Ha: There is a significant difference in performance between athletes based on age

# Group data by player
dataset_c <- dataset_olympics %>% group_by(Name) %>%
  reframe(MedalCount = sum(!is.na(Medal)), Age = Age)

# Filter Data to get mean
data <- dataset_c %>% drop_na(Age)
mean_age <- mean(data$Age)
cat("Mean",mean_age)
## Mean 25.64465
cat("Median",median(data$Age))
## Median 25
# Dividing data based on old and Young participants 
athletes_young <- data |> filter(Age > 25)
athletes_old <- data |> filter(Age <= 25)

par(mfrow = c(1,2))

ggplot(athletes_young, aes(x = MedalCount)) + 
  geom_boxplot(color="purple") + coord_flip() + 
  ggtitle("Younger Athletes")

ggplot(athletes_old, aes(x = MedalCount)) + 
  geom_boxplot(color="blue") + coord_flip() + 
  ggtitle("Older Athletes")

Fitting a model to the data

  1. \(\alpha\)-level = 0.01 given the data type we’re working with
  2. We run T-tests to get the values:
# T - Test for this data
t.test(athletes_young$MedalCount, athletes_old$MedalCount,  var.equal = TRUE)
## 
##  Two Sample t-test
## 
## data:  athletes_young$MedalCount and athletes_old$MedalCount
## t = 17.877, df = 67266, p-value < 2.2e-16
## alternative hypothesis: true difference in means is not equal to 0
## 95 percent confidence interval:
##  0.1538973 0.1917983
## sample estimates:
## mean of x mean of y 
## 0.6247338 0.4518860

As we can see, the alternate hypothesis is the one that correctly represents our true hypothesis.
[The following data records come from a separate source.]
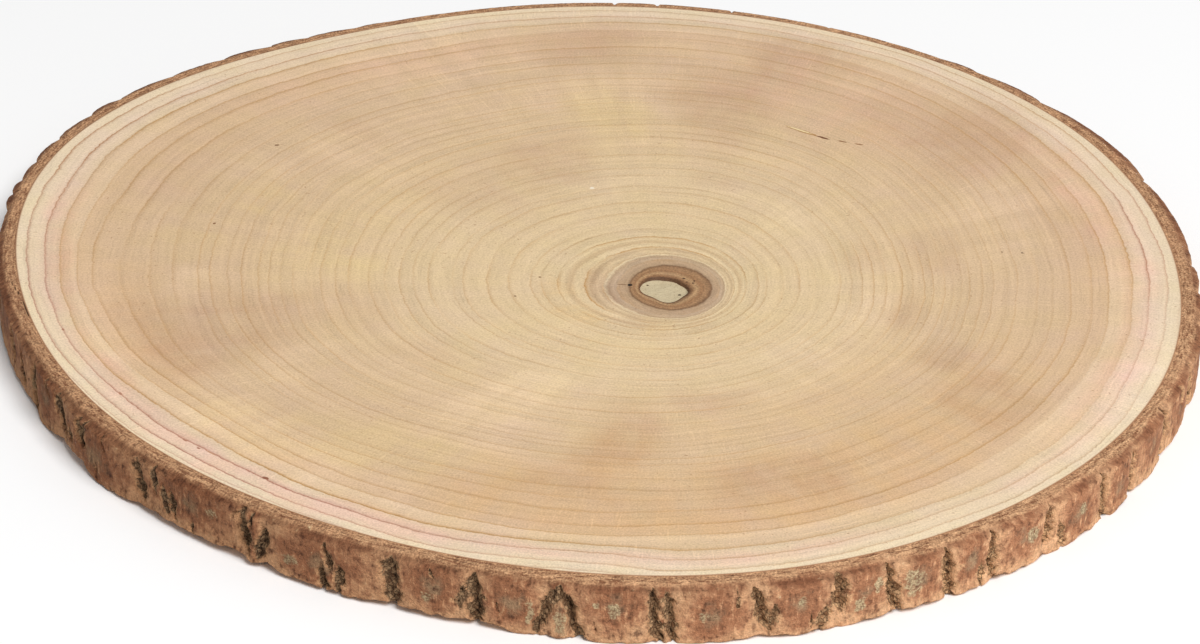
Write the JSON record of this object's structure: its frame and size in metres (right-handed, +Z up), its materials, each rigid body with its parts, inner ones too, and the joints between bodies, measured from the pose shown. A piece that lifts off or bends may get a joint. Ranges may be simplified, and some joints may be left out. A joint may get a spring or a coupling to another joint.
{
  "type": "wood slice",
  "caption": "Round natural wood slice with sunken pith, growth rings and rough bark edge, sawn flat on both faces, for use as a serving board, stand or table decoration.",
  "frame": {"origin": "middle of the slice's footprint, on the surface it rests on", "axes": "+Z up through the thickness, out of the upper sawn face; -Y towards the side of the rim that is nearest in the usual view, +X to its right"},
  "size_m": [0.3599, 0.367, 0.017],
  "materials": {
    "wood": "pale sawn end grain, sanded smooth and unvarnished, with fine growth rings",
    "bark": "rough dry bark, smooth reddish-brown plates with dark fissures and grey-green lichen"
  },
  "bodies": {
    "root": {"wood_slice": "wood"}
  },
  "joints": []
}
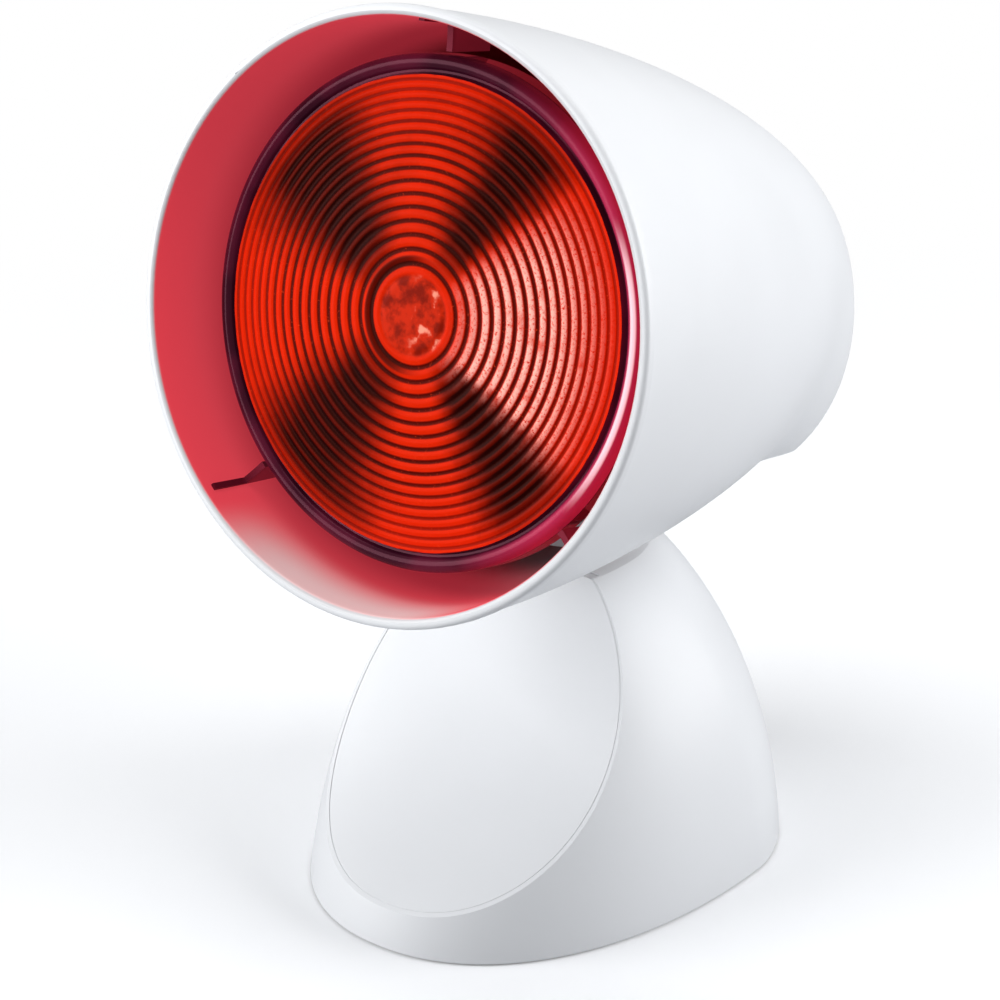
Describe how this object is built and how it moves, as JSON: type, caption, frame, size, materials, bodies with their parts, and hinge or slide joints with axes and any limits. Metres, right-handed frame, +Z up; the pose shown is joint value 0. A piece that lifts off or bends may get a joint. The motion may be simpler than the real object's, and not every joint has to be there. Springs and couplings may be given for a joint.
{
  "type": "infrared heat lamp",
  "caption": "Tabletop infrared heat lamp: a bell shaped white shade with a red reflector bulb, tilting in steps on a rounded stand with a sloping front panel.",
  "frame": {"origin": "on the table, under the middle of the whole lamp as it stands at rest", "axes": "+Z up, -Y the way the lamp faces, +X to the right of someone who faces the lamp"},
  "size_m": [0.1442, 0.1859, 0.2348],
  "materials": {
    "white_shell": "smooth satin white",
    "white_panel": "smooth white, glossier than the shell",
    "white_shade": "smooth white, heat resistant",
    "red_glass": "pressed glass with rings, deep red",
    "dark_red_glass": "dark red glass",
    "black_plastic": "moulded black",
    "grey_nylon": "moulded grey",
    "black_rubber": "soft, matte",
    "ceramic": "unglazed ceramic",
    "zinc_steel": "zinc plated",
    "brass": "pressed brass",
    "brown_wire": "insulated wire",
    "blue_wire": "insulated wire"
  },
  "bodies": {
    "stand": {"stand_shell": "white_shell", "front_panel": "white_panel", "base_plate": "black_plastic", "rubber_foot_1": "black_rubber", "rubber_foot_2": "black_rubber", "rubber_foot_3": "black_rubber", "rubber_foot_4": "black_rubber", "base_screw_1": "zinc_steel", "base_screw_2": "zinc_steel", "base_screw_3": "zinc_steel", "base_screw_4": "zinc_steel", "column_screw_1": "zinc_steel", "column_screw_2": "zinc_steel", "column_screw_3": "zinc_steel", "column_screw_4": "zinc_steel", "hinge_column": "grey_nylon", "cord_gland": "black_rubber", "cord_clamp": "black_plastic", "clamp_screw_1": "zinc_steel", "clamp_screw_2": "zinc_steel", "terminal_block": "black_plastic", "stand_lead_live": "brown_wire", "stand_lead_neutral": "blue_wire", "detent_ring": "zinc_steel"},
    "head": {"shade": "white_shade", "head_bracket": "zinc_steel", "bracket_screw_1": "zinc_steel", "bracket_screw_2": "zinc_steel", "holder_screw_1": "zinc_steel", "holder_screw_2": "zinc_steel", "detent_spring": "zinc_steel", "detent_screw": "zinc_steel", "lampholder": "ceramic", "holder_thread": "brass", "centre_contact": "brass", "pivot_tube": "zinc_steel", "pivot_nut_1": "zinc_steel", "pivot_nut_2": "zinc_steel", "pivot_washer_1": "zinc_steel", "pivot_washer_2": "zinc_steel", "spring_washer": "zinc_steel", "head_lead_live": "brown_wire", "head_lead_neutral": "blue_wire"},
    "bulb": {"bulb_reflector": "dark_red_glass", "bulb_lens": "red_glass", "bulb_cap": "brass", "cap_insulator": "black_plastic", "cap_contact": "brass", "filament": "zinc_steel", "filament_support_1": "zinc_steel", "filament_support_2": "zinc_steel"}
  },
  "joints": [
    {"name": "head_tilt", "type": "hinge", "parent": "stand", "child": "head", "pos_m": [0, 0.0092, 0.1014], "axis": [-1, 0, 0], "range_deg": [-10, 30]},
    {"name": "bulb_unscrew", "type": "slide", "parent": "head", "child": "bulb", "axis": [0, -0.9603, 0.279], "range_m": [0, 0.03]}
  ]
}
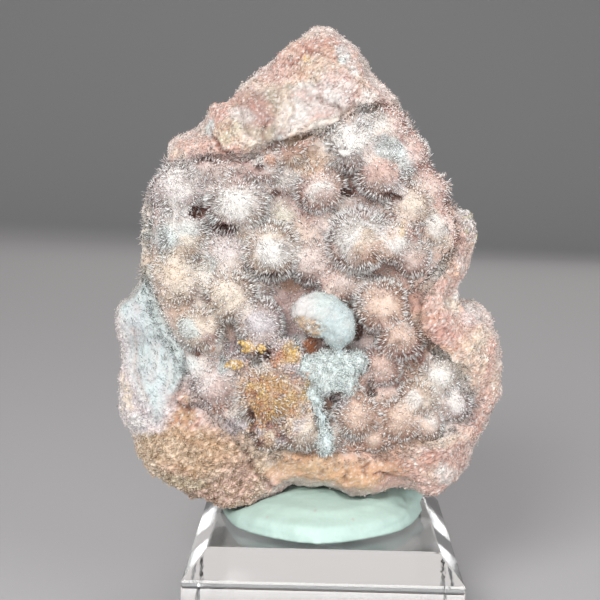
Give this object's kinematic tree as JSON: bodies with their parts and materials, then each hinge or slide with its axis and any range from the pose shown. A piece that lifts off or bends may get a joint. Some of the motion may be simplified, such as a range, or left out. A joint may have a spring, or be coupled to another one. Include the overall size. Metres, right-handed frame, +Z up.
{
  "type": "gypsum nest mineral specimen",
  "caption": "Upright pointed slab of pink rock with a shallow hollow lined with spiny gypsum balls, set in a disc of putty on a clear square block with a bevelled top.",
  "frame": {"origin": "centre of the flat underside of the clear block", "axes": "+Z up, the hollow faces -Y, +X to the right as the hollow is seen"},
  "size_m": [0.0758, 0.0508, 0.1132],
  "materials": {
    "matrix": "sugary, granular, dull with fine sparkle",
    "crystal_nest": "fine translucent needles, silky",
    "putty": "smooth, matt, slightly waxy",
    "base": "clear acrylic, polished top and bevel, fine milled streaks on its sides"
  },
  "bodies": {
    "root": {"matrix": "matrix", "crystal_nest": "crystal_nest", "putty": "putty", "base": "base"}
  },
  "joints": []
}
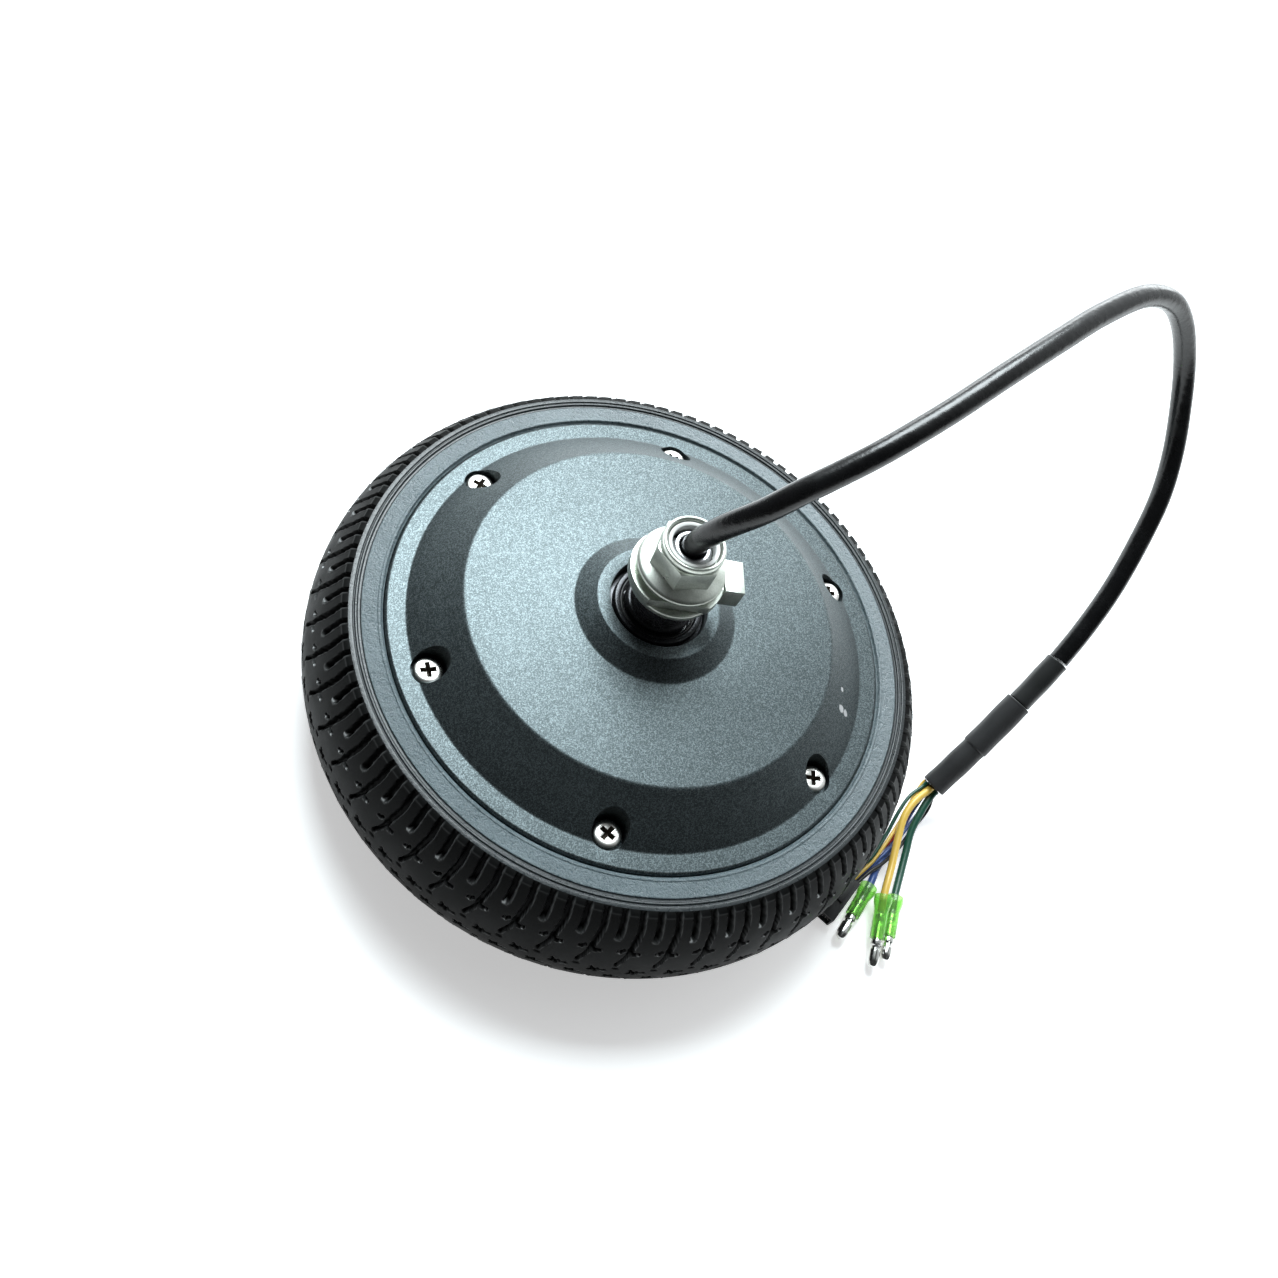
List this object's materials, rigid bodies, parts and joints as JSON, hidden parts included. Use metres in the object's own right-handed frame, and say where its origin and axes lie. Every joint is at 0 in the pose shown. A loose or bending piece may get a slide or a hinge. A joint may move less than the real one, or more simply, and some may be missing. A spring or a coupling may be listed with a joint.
{
  "type": "hub motor wheel",
  "caption": "Small hub motor wheel: solid treaded tyre on a coated drum with a brushless motor inside, hollow threaded axle with nut and washers, and a cable ending in bullet and sensor plugs.",
  "frame": {"origin": "on the spin axis at the plane of the back sidewall, which is the floor the wheel lies on", "axes": "+Z is the spin axis, towards the cable end of the axle; +X is towards the side where the cable comes down; +Y makes the frame right-handed"},
  "size_m": [0.2326, 0.2508, 0.1574],
  "materials": {
    "tyre": "semi-matte solid rubber",
    "cover_coat": "sparkling powder coat",
    "shell_coat": "powder coat",
    "gasket": "matte",
    "nickel": "bright plated",
    "lamination": "satin",
    "magnet": "satin nickel",
    "bearing_steel": "ground",
    "seal_rubber": "matte",
    "enamel_wire": "enamelled copper",
    "carrier_alloy": "cast",
    "circuit_board": "solder mask",
    "black_steel": "black oxide",
    "zinc": "zinc plated",
    "nylon": "white nylon",
    "cable_jacket": "gloss",
    "sleeve": "semi-matte shrink sleeve",
    "wire_yellow": "gloss",
    "wire_green": "gloss",
    "wire_blue": "gloss",
    "wire_red": "gloss",
    "wire_black": "gloss",
    "insulator": "translucent",
    "tin": "tin plated",
    "connector_plastic": "matte"
  },
  "bodies": {
    "axle_side": {"front_bearing_inner_race": "bearing_steel", "rear_bearing_inner_race": "bearing_steel", "stator_core": "lamination", "stator_winding": "enamel_wire", "stator_carrier": "carrier_alloy", "hall_sensor_board": "circuit_board", "axle": "black_steel", "axle_spacer": "bearing_steel", "round_washer": "zinc", "torque_washer": "zinc", "lock_washer": "zinc", "flange_nut": "zinc", "nut_insert": "nylon", "motor_cable": "cable_jacket", "cable_sleeve_thin": "sleeve", "cable_sleeve_middle": "sleeve", "cable_sleeve_end": "sleeve", "phase_wire_yellow": "wire_yellow", "phase_wire_green": "wire_green", "phase_wire_blue": "wire_blue", "hall_wire_green": "wire_green", "hall_wire_yellow": "wire_yellow", "hall_wire_red": "wire_red", "hall_wire_blue": "wire_blue", "hall_wire_black": "wire_black", "bullet_insulator_yellow": "insulator", "bullet_insulator_green": "insulator", "bullet_insulator_blue": "insulator", "bullet_terminal_yellow": "tin", "bullet_terminal_green": "tin", "bullet_terminal_blue": "tin", "hall_connector": "connector_plastic"},
    "wheel": {"tyre": "tyre", "hub_shell": "shell_coat", "cover_gasket": "gasket", "front_cover": "cover_coat", "cover_screw_1": "nickel", "cover_screw_2": "nickel", "cover_screw_3": "nickel", "cover_screw_4": "nickel", "cover_screw_5": "nickel", "cover_screw_6": "nickel", "flux_ring": "lamination", "magnet_ring": "magnet", "front_seal_case": "bearing_steel", "front_seal_lip": "seal_rubber", "front_bearing_outer_race": "bearing_steel", "rear_bearing_outer_race": "bearing_steel"},
    "front_balls": {"front_bearing_balls": "bearing_steel"},
    "rear_balls": {"rear_bearing_balls": "bearing_steel"}
  },
  "joints": [
    {"name": "wheel_spin", "type": "hinge", "parent": "axle_side", "child": "wheel", "pos_m": [0, 0, 0.025], "axis": [0, 0, 1], "continuous": true},
    {"name": "front_balls_spin", "type": "hinge", "parent": "axle_side", "child": "front_balls", "pos_m": [0, 0, 0.0556], "axis": [0, 0, 1], "continuous": true},
    {"name": "rear_balls_spin", "type": "hinge", "parent": "axle_side", "child": "rear_balls", "pos_m": [0, 0, 0.0104], "axis": [0, 0, 1], "continuous": true}
  ],
  "couplings": [
    {"joint": "front_balls_spin", "follows": "wheel_spin", "ratio": 0.58},
    {"joint": "rear_balls_spin", "follows": "wheel_spin", "ratio": 0.58}
  ]
}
The p value is very small and way under our preset limit of 0.01

Hypothesis Testing

H0: There is no improvement in performance over time for a given NOC

Ha: There is an improvement in performance over time for a given NOC

# Group data by player
dataset_c <- dataset_olympics %>% group_by(Year, NOC) %>%
  mutate(MedalCount = sum(!is.na(Medal)))

# Divide Data based on 
NOC_Old <- dataset_c |> filter(Year < 1995)
NOC_new <- dataset_c |> filter(Year >= 1995)

par(mfrow = c(1,2))

ggplot(NOC_Old, aes(x = MedalCount)) + 
  geom_boxplot(color="purple") + coord_flip() + 
  ggtitle("NOC Older Year wins")

ggplot(NOC_new, aes(x = MedalCount)) + 
  geom_boxplot(color="blue") + coord_flip() + 
  ggtitle("NOC Newer Year Wins")

Fitting a model to the data

# T - Test for this data
t.test(NOC_new$MedalCount, NOC_Old$MedalCount,  var.equal = TRUE)
## 
##  Two Sample t-test
## 
## data:  NOC_new$MedalCount and NOC_Old$MedalCount
## t = -25.061, df = 69998, p-value < 2.2e-16
## alternative hypothesis: true difference in means is not equal to 0
## 95 percent confidence interval:
##  -4.476795 -3.827343
## sample estimates:
## mean of x mean of y 
##  13.21149  17.36356

The p value again ends up being significantly smaller than our cut-off therefore the Null hypothesis is rejected and we can conclude that there is an improvement in performance over time for a given NOC.